|
Post by hortusbrambonii on Sept 20, 2013 5:24:17 GMT -5
I bought this baseball-shaped pumpkin on the market, I actually selected it out of a batch of freshly harvested mostly red kuri/pottimaron type pumpkins with some aberrations like this one (some others had green or other spots, but only a few were longish like this one). It's bigger than the others, baseball-shaped and a bit more starchy than what I expect the other ones to taste like if they are what I think they are, but good for soup or gratin or such. I suppose it to just be a nameless accidentak cross of the standard red kuri-like race of most of the others with another type of C. maxima. Don't know which one though, I thought most of those longish hubbard-thingies were less short-season than this kind of hokaido-pumpkins. Anyone a guess?
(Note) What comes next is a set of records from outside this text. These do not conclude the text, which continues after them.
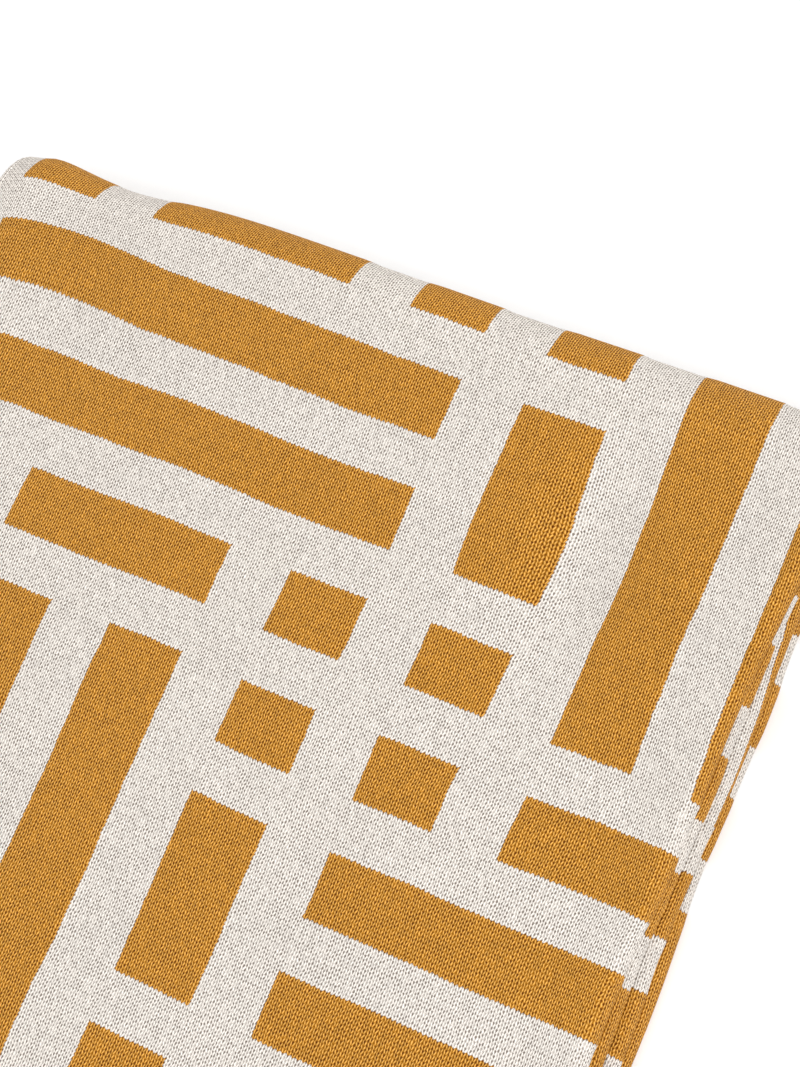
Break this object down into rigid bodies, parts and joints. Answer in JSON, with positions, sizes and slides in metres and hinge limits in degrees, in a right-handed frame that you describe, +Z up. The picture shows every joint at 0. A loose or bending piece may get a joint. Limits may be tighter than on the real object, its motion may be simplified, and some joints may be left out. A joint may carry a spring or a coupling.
{
  "type": "folded throw blanket",
  "caption": "Knitted throw blanket with a two-colour block pattern, folded in thirds across and in quarters along into a flat square stack.",
  "frame": {"origin": "centre of the stack's underside, on the surface that it lies on", "axes": "+X to the right across the throw's width, +Y towards the last rounded fold, +Z up"},
  "size_m": [0.4372, 0.4308, 0.0553],
  "materials": {
    "jacquard_knit": "matt double-jacquard cotton knit, mustard and ivory",
    "hem_band": "matt tubular knitted edge band, ivory, linked with ivory thread"
  },
  "bodies": {
    "lower_half": {"end_hem": "hem_band", "far_fold_left_side_hem": "hem_band", "far_fold_right_side_hem": "hem_band", "inner_far_fold_left_flap": "jacquard_knit", "inner_far_fold_middle_third": "jacquard_knit", "inner_far_fold_right_flap": "jacquard_knit", "leaf_1_left_flap": "jacquard_knit", "leaf_1_middle_third": "jacquard_knit", "leaf_1_right_flap": "jacquard_knit", "leaf_2_left_flap": "jacquard_knit", "leaf_2_middle_third": "jacquard_knit", "leaf_2_right_flap": "jacquard_knit", "lower_left_side_hem": "hem_band", "lower_right_side_hem": "hem_band", "outer_far_fold_left_flap": "jacquard_knit", "outer_far_fold_middle_third": "jacquard_knit", "outer_far_fold_right_flap": "jacquard_knit", "start_hem": "hem_band"},
    "upper_half": {"leaf_3_left_flap": "jacquard_knit", "leaf_3_middle_third": "jacquard_knit", "leaf_3_right_flap": "jacquard_knit", "leaf_4_left_flap": "jacquard_knit", "leaf_4_middle_third": "jacquard_knit", "leaf_4_right_flap": "jacquard_knit", "near_fold_left_flap": "jacquard_knit", "near_fold_middle_third": "jacquard_knit", "near_fold_right_flap": "jacquard_knit", "upper_left_side_hem": "hem_band", "upper_right_side_hem": "hem_band"}
  },
  "joints": [
    {"name": "unfold", "type": "hinge", "parent": "lower_half", "child": "upper_half", "pos_m": [0, 0.18775, 0.02768], "axis": [-1, 0, 0], "range_deg": [0, 179.9], "deforming": ["far_fold_left_side_hem", "far_fold_right_side_hem", "inner_far_fold_left_flap", "inner_far_fold_middle_third", "inner_far_fold_right_flap", "outer_far_fold_left_flap", "outer_far_fold_middle_third", "outer_far_fold_right_flap"]}
  ]
}
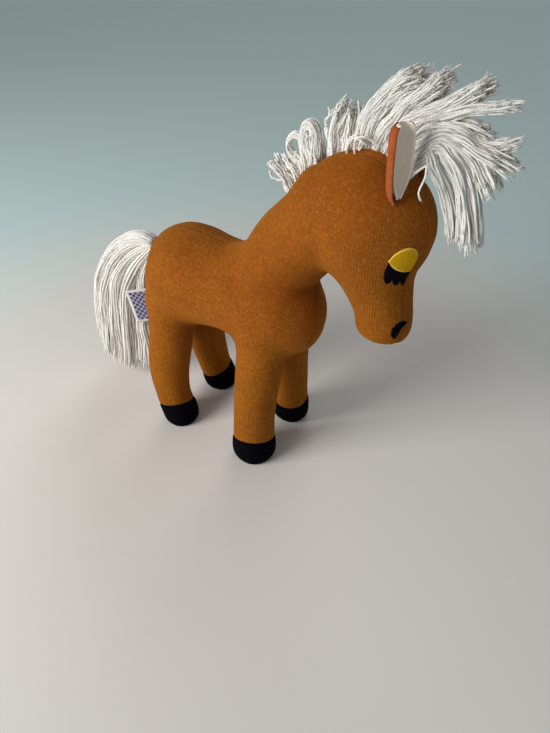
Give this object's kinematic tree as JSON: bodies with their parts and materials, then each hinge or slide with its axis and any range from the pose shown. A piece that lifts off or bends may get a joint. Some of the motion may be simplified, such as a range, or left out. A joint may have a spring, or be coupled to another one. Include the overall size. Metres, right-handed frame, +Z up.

And the main question: if I would plant the seeds of this one, is there any chance I would get something inedible in the mix? I know C. pepo pumkins can cross with all kind of indedible C. peope decorative gourds. Are there C. maxima-equivalents of those that could be in the mix too that could have created this one as an edible F1? (foto's from facebook, hope they work)
|
|
|
Post by mayz on Sept 20, 2013 5:55:42 GMT -5
if the fruit comes from a field of maximas. It should be crossed with other edible maximas. Thus no problem of edibility for the next generation.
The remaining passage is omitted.